The bubble-in-the-making murmur from Silicon Valley to Wall Street isn't just about Apple. Look at Facebook. It bought Instagram -- a two-year-old photo-sharing application with 30 million users, a dozen employees and no revenue -- for $1 billion. And Facebook's pricing for its initial public offering puts the value of the social-media behemoth at $105 billion -- a stratospheric figure for a company with $4 billion in revenue last year and an estimated $6-plus billion this year. The tech-laden Nasdaq Composite index is up 126% since hitting its low in March 2009. Standard & Poor’s 500-stock index has gained 105% over the same time period.

Shades of the dot-com era? Not so fast. At most, we're watching "bubblettes" forming.And while it may sound heretical, we should all hope the bubblettes eventually transform themselves into a balloon that buoys the overall economy. The unleashed animal spirits of speculative investment in high-tech would invigorate business activity far faster than anyone could reasonably expect from the dreadful economy of the past five years.

Yes, valuations are on the rise, especially for the Silicon Valley-based, consumer-oriented, social-media and advertising-supported sides of the high-tech market. But investors seem less dazzled elsewhere in the tech universe, including with regard to firms with more of a business-to-business focus. Most telling, it's hard to find signs of widespread delusion, the mass madness of the investing crowd, a speculative frenzy among ordinary investors and Wall Street professionals. "You can't have a bubble absent widespread, intense belief," said Silicon Valley serial entrepreneur Peter Thiel in a lecture at Stanford University in April.

He's right, of course. What's striking is how subdued the attitude is toward high-tech innovation outside of Silicon Valley. A major reason is gnawing doubts about the economic returns from the current generation of innovations, from the Internet to smart phones to social media. Economists such as George Mason University's Tyler Cowen, author of the e-book The Great Stagnation, argue that the economic gains from the current generation of innovations pale next to the transformative inventions of the late 19th to mid 20th centuries. Electricity, the automobile, the telephone, radio and other technological advances of that era truly transformed everyday life and the economy.

Alas, periods of major technological innovation also usually end up stoking speculative frenzies. Investors become increasingly optimistic that the new technologies will boost future economic growth. Managers realize that they need to adopt the new technologies, overhaul their organizations, experiment with different business models, and climb up a steep learning curve until productivity and competitiveness improve. The possibility of hitting it big attracts more brainpower and capital to the economy's technological frontier. Sure, plenty of harebrained schemes get funded, such as Webvan (e-commerce), Boo.com (online retailer), and E-toys (online toy retailer) during the dot-com frenzy.

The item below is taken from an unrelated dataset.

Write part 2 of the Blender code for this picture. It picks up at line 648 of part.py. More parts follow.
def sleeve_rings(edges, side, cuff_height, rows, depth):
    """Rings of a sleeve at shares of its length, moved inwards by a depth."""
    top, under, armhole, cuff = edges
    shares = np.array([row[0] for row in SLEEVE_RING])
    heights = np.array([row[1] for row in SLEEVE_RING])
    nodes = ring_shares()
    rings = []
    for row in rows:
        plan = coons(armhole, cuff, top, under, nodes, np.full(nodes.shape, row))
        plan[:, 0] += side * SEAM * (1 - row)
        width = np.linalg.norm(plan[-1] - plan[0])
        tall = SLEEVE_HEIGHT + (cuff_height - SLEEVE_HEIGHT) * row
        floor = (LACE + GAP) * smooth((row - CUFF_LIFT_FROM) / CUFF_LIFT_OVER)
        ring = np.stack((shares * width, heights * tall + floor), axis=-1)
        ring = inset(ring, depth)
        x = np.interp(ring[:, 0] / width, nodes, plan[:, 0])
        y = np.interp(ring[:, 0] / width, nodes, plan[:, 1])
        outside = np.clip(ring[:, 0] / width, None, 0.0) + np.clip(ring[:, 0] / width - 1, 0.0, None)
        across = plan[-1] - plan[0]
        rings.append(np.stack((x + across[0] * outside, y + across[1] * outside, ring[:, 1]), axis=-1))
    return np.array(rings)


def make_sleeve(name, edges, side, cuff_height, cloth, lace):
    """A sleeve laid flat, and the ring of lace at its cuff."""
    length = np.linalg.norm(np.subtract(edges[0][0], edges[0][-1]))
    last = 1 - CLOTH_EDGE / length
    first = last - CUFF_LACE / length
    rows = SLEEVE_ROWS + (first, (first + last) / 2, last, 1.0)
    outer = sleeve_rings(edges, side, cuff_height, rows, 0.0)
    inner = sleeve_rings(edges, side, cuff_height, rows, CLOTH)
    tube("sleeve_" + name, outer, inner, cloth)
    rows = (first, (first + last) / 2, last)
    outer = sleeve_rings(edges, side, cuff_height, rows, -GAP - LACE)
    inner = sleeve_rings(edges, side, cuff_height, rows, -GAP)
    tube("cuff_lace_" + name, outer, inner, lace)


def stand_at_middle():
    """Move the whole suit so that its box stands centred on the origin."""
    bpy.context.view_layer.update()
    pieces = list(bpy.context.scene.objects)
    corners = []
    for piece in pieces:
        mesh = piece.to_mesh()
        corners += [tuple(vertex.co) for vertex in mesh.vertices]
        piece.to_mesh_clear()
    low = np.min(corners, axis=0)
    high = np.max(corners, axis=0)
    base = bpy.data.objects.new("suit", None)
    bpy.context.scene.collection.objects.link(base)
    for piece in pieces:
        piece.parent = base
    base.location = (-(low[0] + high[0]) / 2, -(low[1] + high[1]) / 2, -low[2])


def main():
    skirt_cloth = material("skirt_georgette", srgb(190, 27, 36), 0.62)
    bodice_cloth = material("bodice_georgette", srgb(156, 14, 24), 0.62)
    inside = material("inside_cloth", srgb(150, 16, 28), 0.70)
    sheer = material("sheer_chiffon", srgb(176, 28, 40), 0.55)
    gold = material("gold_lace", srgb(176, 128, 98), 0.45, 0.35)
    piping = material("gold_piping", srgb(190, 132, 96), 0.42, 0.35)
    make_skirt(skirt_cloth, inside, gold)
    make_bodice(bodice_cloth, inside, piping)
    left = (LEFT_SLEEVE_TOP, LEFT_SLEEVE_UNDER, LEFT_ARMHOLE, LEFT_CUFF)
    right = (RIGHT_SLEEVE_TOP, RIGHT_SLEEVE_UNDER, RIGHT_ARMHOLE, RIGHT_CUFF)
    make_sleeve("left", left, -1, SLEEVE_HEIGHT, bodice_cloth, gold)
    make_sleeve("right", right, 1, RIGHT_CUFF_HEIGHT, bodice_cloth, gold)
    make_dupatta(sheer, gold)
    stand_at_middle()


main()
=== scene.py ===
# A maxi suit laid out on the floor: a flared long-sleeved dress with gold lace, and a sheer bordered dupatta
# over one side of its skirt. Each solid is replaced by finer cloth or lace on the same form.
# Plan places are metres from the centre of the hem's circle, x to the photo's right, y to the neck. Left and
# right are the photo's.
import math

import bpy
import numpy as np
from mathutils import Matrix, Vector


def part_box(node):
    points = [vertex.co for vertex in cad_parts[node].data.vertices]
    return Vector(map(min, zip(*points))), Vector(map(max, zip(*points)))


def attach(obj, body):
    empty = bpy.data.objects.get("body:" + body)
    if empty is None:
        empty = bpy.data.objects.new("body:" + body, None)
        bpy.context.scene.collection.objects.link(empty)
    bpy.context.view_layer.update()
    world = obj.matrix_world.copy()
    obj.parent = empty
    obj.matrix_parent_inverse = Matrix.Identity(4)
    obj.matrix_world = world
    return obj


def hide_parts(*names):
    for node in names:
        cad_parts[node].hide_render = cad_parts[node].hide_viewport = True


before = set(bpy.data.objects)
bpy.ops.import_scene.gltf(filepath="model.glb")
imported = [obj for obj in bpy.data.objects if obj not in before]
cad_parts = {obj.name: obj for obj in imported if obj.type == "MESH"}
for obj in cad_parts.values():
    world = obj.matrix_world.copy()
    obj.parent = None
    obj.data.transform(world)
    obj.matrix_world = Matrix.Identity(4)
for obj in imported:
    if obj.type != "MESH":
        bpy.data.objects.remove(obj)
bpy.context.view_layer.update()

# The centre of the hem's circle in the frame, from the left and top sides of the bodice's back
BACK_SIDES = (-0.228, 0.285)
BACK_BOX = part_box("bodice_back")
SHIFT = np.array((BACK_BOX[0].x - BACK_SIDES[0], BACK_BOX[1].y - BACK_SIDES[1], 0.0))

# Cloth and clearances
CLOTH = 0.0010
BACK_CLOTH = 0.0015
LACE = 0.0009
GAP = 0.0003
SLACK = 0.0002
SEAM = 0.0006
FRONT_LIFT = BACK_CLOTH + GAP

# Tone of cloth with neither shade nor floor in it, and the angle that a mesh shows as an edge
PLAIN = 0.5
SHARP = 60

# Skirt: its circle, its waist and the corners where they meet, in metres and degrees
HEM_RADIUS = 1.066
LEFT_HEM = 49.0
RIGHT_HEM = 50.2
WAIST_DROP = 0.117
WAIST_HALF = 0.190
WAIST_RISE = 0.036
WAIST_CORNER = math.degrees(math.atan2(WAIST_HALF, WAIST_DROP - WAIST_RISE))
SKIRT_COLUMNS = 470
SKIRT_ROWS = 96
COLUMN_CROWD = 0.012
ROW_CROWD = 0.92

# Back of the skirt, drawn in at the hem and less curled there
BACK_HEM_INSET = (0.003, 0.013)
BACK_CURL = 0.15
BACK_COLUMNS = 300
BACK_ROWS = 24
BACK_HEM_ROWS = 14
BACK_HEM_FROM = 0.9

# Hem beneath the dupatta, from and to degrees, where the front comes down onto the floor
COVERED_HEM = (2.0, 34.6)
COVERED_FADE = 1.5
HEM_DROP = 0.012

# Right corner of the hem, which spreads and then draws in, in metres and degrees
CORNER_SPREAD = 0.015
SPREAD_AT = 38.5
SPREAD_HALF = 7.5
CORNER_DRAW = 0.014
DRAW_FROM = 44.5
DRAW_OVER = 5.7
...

But plenty of durable companies get funded, too, such as Amazon.com, eBay and Google.

The strong relationship between major technological innovations and investment bubbles holds for many critical episodes in economic history, from the railroads in the 19th century to the Internet in the 20th century. "The fundamental impulse that sets and keeps the capitalist engine in motion comes from the new consumers, goods, the new methods of production or transportation, the new markets, the new forms of industrial organization that capitalist enterprise creates," wrote economist Joseph Schumpeter, a towering intellect with few peers in understanding innovation and capitalism.

I worry that we may be underestimating how much technological dynamism is being unleashed in the U.S. economy. Facebook and the iPad are the most visible symbols of the digital economy. But there's much going on beneath the surface of the economy, out of sight for most of us.

Since the Great Recession ended, business-equipment investment has risen to an all-time high, and much of it involves big data, vast digital networks and increasingly sophisticated software. "Digitization, in other words, is not a single project providing one-time benefits," wrote Eric Brynjolfsson and Andrew McAfee, director and principal research scientist, respectively, at the MIT Center for Digital Business. "Instead, it's an ongoing process of creative destruction; innovators use both new and established technologies to make deep changes at the level of the task, the job, the process -- and even the organization itself."

The scholars believe we're at the moment when digital innovation and organizational overhauls are starting to feed off and reinforce one another. Let's hope they're right.